I think if possible, both parents should have a brief, but candid discussion with the children about divorcing. This should ideally be a brief conversation wherein you state that you have mutually decided that you no longer wish to be married because you don't feel about one another as you used to, you do not yet know the details of who will live where as that takes some time to work out, you KNOW that both of you are committed to the children and will do whatever is necessary to ensure that you are both still able to spend time with the kids as you do now and to continue to be involved in their activities. If there are no extreme emotions (consider yourselves lucky), give them each a big hug and tell them that you realize that a change like this is big and will take time to get used to, so they should feel free to come to you if they have any questions. If there are extreme emotions, try not to let that fester by going to them individually, comforting them, and telling them the same as above. Acknowledging that this will be hard for everyone is important and letting them know that you will be there no matter what, even though you can't necessarily make it so that divorce isn't hard.

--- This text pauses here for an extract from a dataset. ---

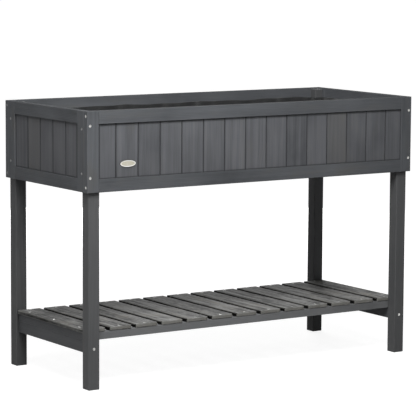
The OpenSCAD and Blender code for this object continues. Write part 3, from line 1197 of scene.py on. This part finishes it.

I do not have personal experience cohabiting after announcing divorce plans. I do have experience cohabiting after internally deciding my marriage was over and after my (now ex) spouse announced that he would just be miserable and never have sex again so that we could be there for the kids. It was just as miserable as before. The refuser continued to sport the high horse attitude wherein he felt justified in being a total asshole, but it removed the last barrier of decency whereby he had ever felt the need to fake being a good guy. All that was dropped, so in effect it was worse. If a situation like that is meant to be long term, it would get very uncomfortable. I think a lot of the refused assume that they will be dating because they want sex and want connection. It may be that you would date first, which regardless of the situation will create jealousy by the other party. The refuser has wallowed in controlling your life up to that point and not being in control will cause issues. But frankly, I think the more likely scenario is that the refuser will begin to date first and will, regardless of the logic in it, begin fucking someone else on the regular. It will create a real sense of WTF and WTF is wrong with me whom the refuser was supposed to love, but now the refuser is fucking some stranger and bringing that person into my children's lives? That will be hugely uncomfortable, and acutely so if you are living together.
Best of luck in making the exit plan that will be right for you and your family!